Search code examples
javajarjvmclassloader

How does JVM find a class file among a list of JARs?


Based on my understanding, Java launcher finds a class file by searching through classpath, which can include a list of JARs (ref https://docs.oracle.com/javase/8/docs/technotes/tools/findingclasses.html). My question is that given a list of JARs and a class to look for, does Java search each JAR one by one sequentially, or if not, how does it find the right class file? Does it cache anything in the process, e.g. directory structure from JARs? If the list of JARs is very long, could that cause issue in performance or memory?

I did saw this post: How does Java efficiently search jar files for classes?, but there were no references on the default behavior or what optimization is/can be done.


Solution

  • This is rough answer, sorry for that. But it might be better than nothing, so here we go.

    So when you're referring some class that JVM did not load yet, JVM indeed starts looking through class path, iterating over its items, one by one. If you're referring a.b.C, JVM looks for an entry a/b/C.class.

    Classpath could consist of many different things. It's abstracted by classloader actually which can do anything, e.g. download classfile over the Internet or select it from the database. But usually it just looks inside JAR files (or inside directories which are valid classpath entries as well).

    JAR files are ZIP files and ZIP files have header which allows for relatively quick lookup. It's not super performant, so if your classpath is huge, you might get some performance boost with combining it into one uberjar. Also you might get some performance boost if you would replace jars with extracted folders. But don't take it as advice, most likely boost will be negligible.

    After ClassLoader located .class file, it reads its content and "sends" its bytes it to the JVM. It can also alter those bytes before "sending" them to the JVM. So you might achieve some magic things with those magic classloaders. But ordinary classloaders don't do that.

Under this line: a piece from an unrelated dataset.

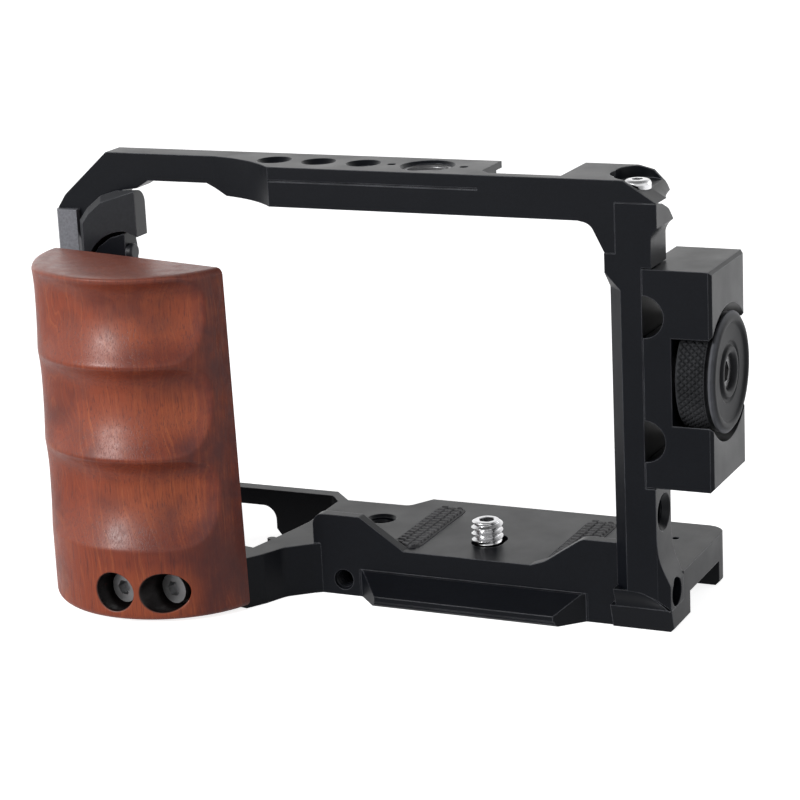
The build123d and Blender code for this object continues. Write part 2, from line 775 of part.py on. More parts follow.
# ================= grip bracket =================
with BuildPart() as grip_bracket:
    # ear inside the lug's arch
    with BuildSketch(Plane.XZ.offset(-lug_front - 1.0)):
        with BuildLine():
            Polyline(
                (ear_left, block_low + 10.5),
                (ear_left, lug_top - 14.7),
                (ear_left + 1.8, lug_top - 12.1),
                (ear_left + 4.6, lug_top - 10.1),
                (ear_right, lug_top - 9.0),
                (ear_right, block_low + 10.5),
                (ear_left, block_low + 10.5),
            )
        make_face()
    extrude(amount=-4.6)
    # block that reaches forward to the back of the wood
    with BuildSketch(Plane.XY.offset(block_low)):
        with BuildLine():
            Polyline(
                block_left,
                block_right,
                (block_right[0], -9.0),
                (ear_right, lug_front + 5.8),
                (ear_left, lug_front + 5.8),
                (block_left[0], -9.0),
                block_left,
            )
        make_face()
    extrude(amount=block_high)
    # counterbored holes for the two wood screws, driven from behind
    for wood_u in wood_screw_u:
        with Locations(grip_axis(wood_u, -3.0, wood_screw_z)):
            Cylinder(1.8, 30.0, mode=Mode.SUBTRACT)
            Cylinder(3.0, 20.0, align=(Align.CENTER, Align.CENTER, Align.MAX), mode=Mode.SUBTRACT)
    # blind hole for the small screw that pins the ear to the lug
    with Locations(Location((ear_right, ear_screw_y, ear_screw_z), (0, 90, 0))):
        Hole(radius=1.0, depth=ear_screw_deep + 0.4)
grip_bracket.part.label = "grip_bracket"

# ================= wooden grip =================
# (share of the height, share of the groove's depth): three finger grooves, soft ridges between
grip_stations = (
    (0.0, 0.25), (0.07, 0.0), (0.18, 0.0), (0.212, 0.12), (0.262, 0.72), (0.34, 1.0),
    (0.424, 0.62), (0.456, 0.2), (0.481, 0.08), (0.532, 0.72), (0.61, 1.0), (0.695, 0.62),
    (0.727, 0.2), (0.751, 0.08), (0.802, 0.72), (0.878, 1.0), (0.956, 0.5), (1.0, 0.35),
)
with BuildPart() as grip_body:
    for share, inset in grip_stations:
        cut = inset * groove_deep
        with BuildSketch(grip_plane.offset(grip_low + share * (grip_high - grip_low))):
            with BuildLine():
                right = grip_half + grip_flare * (1 - 2 * share)
                ThreePointArc((-grip_half, 0), (0, cut - grip_bulge), (right, 0))
                Line((right, 0), (-grip_half, 0))
            make_face()
    loft(ruled=True)
    # counterbored holes for the two bolts
    for bolt_u in grip_hole_u:
        reach = grip_reach(bolt_u)
        with Locations(grip_axis(bolt_u, reach - grip_screw_sink, grip_hole_z)):
            Cylinder(
                grip_hole_r, 12.0, align=(Align.CENTER, Align.CENTER, Align.MIN),
                mode=Mode.SUBTRACT,
            )
            Cylinder(2.1, 60.0, mode=Mode.SUBTRACT)
    # blind holes for the two wood screws
    for wood_u in wood_screw_u:
        with Locations(grip_axis(wood_u, 0, wood_screw_z)):
            Cylinder(1.8, 18.0, mode=Mode.SUBTRACT)
grip_body.part.label = "grip_body"

# ================= grip bolts =================
with BuildPart() as grip_bolts:
    for bolt_u in grip_hole_u:
        reach = grip_reach(bolt_u)
        with Locations(grip_axis(bolt_u, reach - grip_screw_sink, grip_hole_z)):
            Cylinder(grip_bolt_head_r, grip_bolt_head, align=(Align.CENTER, Align.CENTER, Align.MIN))
            Cylinder(
                grip_bolt_r, reach - grip_screw_sink + arm_thick - 1.3,
                align=(Align.CENTER, Align.CENTER, Align.MAX),
            )
        with BuildSketch(grip_axis(bolt_u, reach - grip_screw_sink + grip_bolt_head, grip_hole_z)):
            RegularPolygon(1.6, 6)
        extrude(amount=-1.8, mode=Mode.SUBTRACT)
grip_bolts.part.label = "grip_bolts"

with BuildPart() as wood_screws:
    for wood_u in wood_screw_u:
        with Locations(grip_axis(wood_u, -3.0, wood_screw_z)):
            Cylinder(2.8, 1.8, align=(Align.CENTER, Align.CENTER, Align.MAX))
            Cylinder(1.7, 11.0, align=(Align.CENTER, Align.CENTER, Align.MIN))
wood_screws.part.label = "wood_screws"

with BuildPart() as lug_screw:
    with Locations(Location((ear_right + seam, ear_screw_y, ear_screw_z), (0, 90, 0))):
        Cylinder(1.8, 1.3, align=(Align.CENTER, Align.CENTER, Align.MIN))
    fillet(lug_screw.edges().group_by(Axis.X)[-1], 0.5)
    with Locations(Location((ear_right + seam, ear_screw_y, ear_screw_z), (0, 90, 0))):
        Cylinder(0.9, ear_screw_deep, align=(Align.CENTER, Align.CENTER, Align.MAX))
lug_screw.part.label = "lug_screw"

# ================= rubber pads =================
with BuildPart() as pad_left:
    with BuildSketch(Plane.XY.offset(-pad_sink + seam)):
        with Locations((pad_left_x, pad_y)):
            RectangleRounded(pad_wide, pad_long, 2.3)
    extrude(amount=pad_sink + pad_proud - rib_high - seam)
    with BuildSketch(Plane.XY.offset(pad_proud - rib_high)):
        with Locations((pad_left_x, pad_y)):
            with GridLocations(1, (pad_long - 1.6) / rib_count, 1, rib_count):
                Rectangle(pad_wide - 0.8, 0.95)
            RectangleRounded(pad_wide, pad_long, 2.3, mode=Mode.INTERSECT)
    extrude(amount=rib_high)
pad_left.part.label = "pad_left"

with BuildPart() as pad_right:
    with BuildSketch(Plane.XY.offset(-pad_sink + seam)):
        with Locations((pad_right_x, pad_y)):
            RectangleRounded(pad_wide, pad_long, 2.3)
    extrude(amount=pad_sink + pad_proud - rib_high - seam)
    with BuildSketch(Plane.XY.offset(pad_proud - rib_high)):
        with Locations((pad_right_x, pad_y)):
            with GridLocations(1, (pad_long - 1.6) / rib_count, 1, rib_count):
                Rectangle(pad_wide - 0.8, 0.95)
            RectangleRounded(pad_wide, pad_long, 2.3, mode=Mode.INTERSECT)
    extrude(amount=rib_high)
pad_right.part.label = "pad_right"

# ================= camera screw and its carriage =================
with BuildPart() as screw_carriage:
    with BuildSketch(Plane.XY.offset(carriage_top)) as carriage:
        Rectangle(carriage_wide, carriage_deep)
        fillet(carriage.vertices(), 1.0)
        Circle(screw_neck_r + thread_play, mode=Mode.SUBTRACT)
    extrude(amount=-carriage_thick)
screw_carriage.part.label = "screw_carriage"

with BuildPart() as camera_screw:
    # relieved neck that keeps the screw captive
    with BuildSketch(Plane.XY.offset(head_top)):
        Circle(screw_neck_r)
    extrude(amount=screw_proud - head_top)
    with BuildSketch(Plane.XY):
        Circle(quarter_r)
    extrude(amount=screw_proud)
    chamfer(camera_screw.edges().group_by(Axis.Z)[-1], 0.6)
    # coin-slotted head, just short of the feet
    with BuildSketch(Plane.XY.offset(head_top)):
        Circle(screw_head_r)
    extrude(amount=base_floor + 0.5 - head_top)
    with Locations((0, 0, base_floor + 0.5)):
        Box(20, 1.6, 1.2, align=(Align.CENTER, Align.CENTER, Align.MIN), mode=Mode.SUBTRACT)
    # socket in the tip
    with BuildSketch(Plane.XY.offset(screw_proud)):
        RegularPolygon(1.6, 6)
    extrude(amount=-2.2, mode=Mode.SUBTRACT)
camera_screw.part.label = "camera_screw"

# ================= frame bolts and insert =================
with BuildPart() as corner_bolt:
    with Locations((corner_screw_x, corner_screw_y, scoop_floor + seam)):
        Cylinder(2.6, 1.7, align=(Align.CENTER, Align.CENTER, Align.MIN))
    fillet(corner_bolt.edges().group_by(Axis.Z)[-1], 0.9)
    with Locations((corner_screw_x, corner_screw_y, scoop_floor + seam)):
        Cylinder(1.4, corner_bolt_long, align=(Align.CENTER, Align.CENTER, Align.MAX))
    with BuildSketch(Plane.XY.offset(scoop_floor + seam + 1.7)):
        with Locations((corner_screw_x, corner_screw_y)):
            RegularPolygon(1.1, 6)
    extrude(amount=-1.0, mode=Mode.SUBTRACT)
corner_bolt.part.label = "corner_bolt"

with BuildPart() as foot_bolt:
    bolt_seat = base_right - foot_bolt_sink
    with Locations(Location((bolt_seat + seam, foot_screw_y, foot_screw_z), (0, 90, 0))):
        Cylinder(2.6, 2.9, align=(Align.CENTER, Align.CENTER, Align.MIN))
        Cylinder(1.4, bolt_seat - inner_right - 0.8, align=(Align.CENTER, Align.CENTER, Align.MAX))
    with BuildSketch(Plane.YZ.offset(bolt_seat + seam + 2.9)):
        with Locations((foot_screw_y, foot_screw_z)):
            RegularPolygon(1.25, 6)
    extrude(amount=-1.5, mode=Mode.SUBTRACT)
foot_bolt.part.label = "foot_bolt"

with BuildPart() as post_bolt:
    post_x = post_left + post_wide / 2
    post_y = slim_front + 2.8
    with Locations((post_x, post_y, base_floor + post_bolt_sink - seam)):
        Cylinder(2.7, 2.6, align=(Align.CENTER, Align.CENTER, Align.MAX))
        Cylinder(1.4, post_bolt_long, align=(Align.CENTER, Align.CENTER, Align.MIN))
    with BuildSketch(Plane.XY.offset(base_floor + post_bolt_sink - 2.6 - seam)):
        with Locations((post_x, post_y)):
            RegularPolygon(1.25, 6)
    extrude(amount=1.5, mode=Mode.SUBTRACT)
post_bolt.part.label = "post_bolt"

with BuildPart() as lock_insert:
    with BuildSketch(Plane.XY.offset(head_room + 0.1)):
        with Locations((lock_x, row_y)):
            Circle(insert_r)
            Circle(three_eighth_core_r, mode=Mode.SUBTRACT)
    extrude(amount=cage_top - head_room - 0.8)
lock_insert.part.label = "lock_insert"

# ================= cable clamp =================
with BuildPart() as clamp_block:
    with Locations((clamp_left, clamp_front, clamp_low)):
        Box(
            clamp_right - clamp_left, clamp_rear - clamp_front, clamp_high - clamp_low,
            align=(Align.MIN, Align.MIN, Align.MIN),
        )
    chamfer(clamp_block.edges().group_by(Axis.X)[-1], 0.6)
    # half-round cable notches, front to back
    with BuildSketch(Plane.XZ.offset(-clamp_front + 1)):
        with Locations((clamp_left, notch_z + notch_offset), (clamp_left, notch_z - notch_offset)):
            Circle(notch_r)
    extrude(amount=-(clamp_rear - clamp_front + 2), mode=Mode.SUBTRACT)
    # round well for the knob, open at the front and the back
    with Locations(Location((well_floor, knob_y, knob_z), (0, 90, 0))):
        Cylinder(
            knob_well_r, 20.0, align=(Align.CENTER, Align.CENTER, Align.MIN),
            mode=Mode.SUBTRACT,
        )
        Cylinder(stud_r + thread_play, 60.0, mode=Mode.SUBTRACT)
clamp_block.part.label = "clamp_block"

with BuildPart() as knob_washer:
    with BuildSketch(Plane.YZ.offset(well_floor + seam)):
        with Locations((knob_y, knob_z)):
            Circle(6.5)
            Circle(stud_r + 0.3, mode=Mode.SUBTRACT)
    extrude(amount=knob_inner - well_floor - seam - slide_play)
knob_washer.part.label = "knob_washer"

with BuildPart() as clamp_knob:
    # turned profile: knurled band, rounded flange, dished face, central ring
    with BuildSketch(Plane(
        origin=(0, knob_y, knob_z), x_dir=(1, 0, 0), z_dir=(0, -1, 0)
    )) as knob_profile:
        with BuildLine():
            Polyline(
                (knob_inner, stud_r),
                (knob_inner, knurl_r - 0.5),
                (knob_inner + 0.5, knurl_r),
                (flange_inner - 0.1, knurl_r),
                (flange_inner, knurl_r - 0.7),
                (flange_inner + 0.4, knurl_r - 0.7),
                (flange_inner + 0.6, knob_r - 0.3),
                (flange_inner + 0.9, knob_r),
                (knob_outer - 0.5, knob_r),
                (knob_outer, knob_r - 0.7),
                (knob_outer, knob_r - 1.8),
                (knob_outer - 0.6, knob_r - 2.3),
                (knob_outer - 0.6, 5.9),
                (knob_outer - 0.9, 5.6),
                (knob_outer - 0.9, 5.2),
                (knob_outer - 0.3, 4.7),
                (knob_outer - 0.3, 3.8),
                (knob_outer - 0.8, socket_r),
                (knob_outer - 4.2, socket_r),
                (knob_outer - 4.2, stud_r),
                (knob_inner, stud_r),
            )
        make_face()
    revolve(axis=Axis((0, knob_y, knob_z), (1, 0, 0)))
clamp_knob.part.label = "clamp_knob"

with BuildPart() as clamp_stud:
    stud_seat = knob_outer - 4.2
    with Locations(Location((stud_seat, knob_y, knob_z), (0, 90, 0))):
        Cylinder(socket_r, 2.8, align=(Align.CENTER, Align.CENTER, Align.MIN))
        Cylinder(stud_r, stud_seat - inner_right - 0.6, align=(Align.CENTER, Align.CENTER, Align.MAX))
    with BuildSketch(Plane.YZ.offset(stud_seat + 2.8)):
        with Locations((knob_y, knob_z)):
            RegularPolygon(2.1, 6)
    extrude(amount=-2.2, mode=Mode.SUBTRACT)
clamp_stud.part.label = "clamp_stud"

# ================= export =================
os.makedirs("parts", exist_ok=True)
for built in (
    base_plate, right_upright, top_bar, left_post, shoulder_lug, grip_bracket, grip_body,
    grip_bolts, wood_screws, lug_screw, pad_left, pad_right, screw_carriage,
    camera_screw, corner_bolt, foot_bolt, post_bolt, lock_insert, clamp_block, knob_washer,
    clamp_knob, clamp_stud,
):
    export_step(built.part, f"parts/{built.part.label}.step")
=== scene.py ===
"""Looks for a camera cage: carved wooden grip, knurled thumb knob, threads, pads and finishes."""
import json
import math

import bmesh
import bpy
import numpy as np
from mathutils import Matrix, Vector


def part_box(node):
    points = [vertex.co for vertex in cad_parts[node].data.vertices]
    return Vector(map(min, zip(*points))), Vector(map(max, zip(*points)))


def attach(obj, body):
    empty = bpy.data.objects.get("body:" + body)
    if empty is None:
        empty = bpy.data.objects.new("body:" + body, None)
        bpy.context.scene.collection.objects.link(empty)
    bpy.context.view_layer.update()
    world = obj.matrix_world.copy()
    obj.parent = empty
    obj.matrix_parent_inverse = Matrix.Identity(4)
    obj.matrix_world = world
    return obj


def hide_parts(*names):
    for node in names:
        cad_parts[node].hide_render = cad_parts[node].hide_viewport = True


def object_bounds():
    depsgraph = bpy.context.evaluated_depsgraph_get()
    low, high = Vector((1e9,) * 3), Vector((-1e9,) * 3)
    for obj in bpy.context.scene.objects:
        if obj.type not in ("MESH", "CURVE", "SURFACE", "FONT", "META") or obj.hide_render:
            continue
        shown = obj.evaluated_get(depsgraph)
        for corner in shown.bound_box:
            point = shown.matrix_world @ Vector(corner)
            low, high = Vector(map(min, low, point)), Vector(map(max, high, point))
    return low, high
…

    After JVM got those bytes, it parses them, verifies, may be compiles and in the end this class becomes loaded inside JVM address space in some very optimized for execution form. From now on this class will be looked up "instantly".

    I think that JVM can also unload unused class if it's not referenced in the program, so I suppose that this process could repeat for the same class. But it's not something you should worry about.

    Another thing to keep in mind is that classpath is Java 8 thing. It still could be used in modern Java, but since Java 9 module path appears which could be used with class path in parallel (or as a replacement). It's my understanding that those are similar when it comes down to low level details like I described above, but it's worth to remind, I guess. I think that most programs didn't embrace modules yet, but I don't have statistics.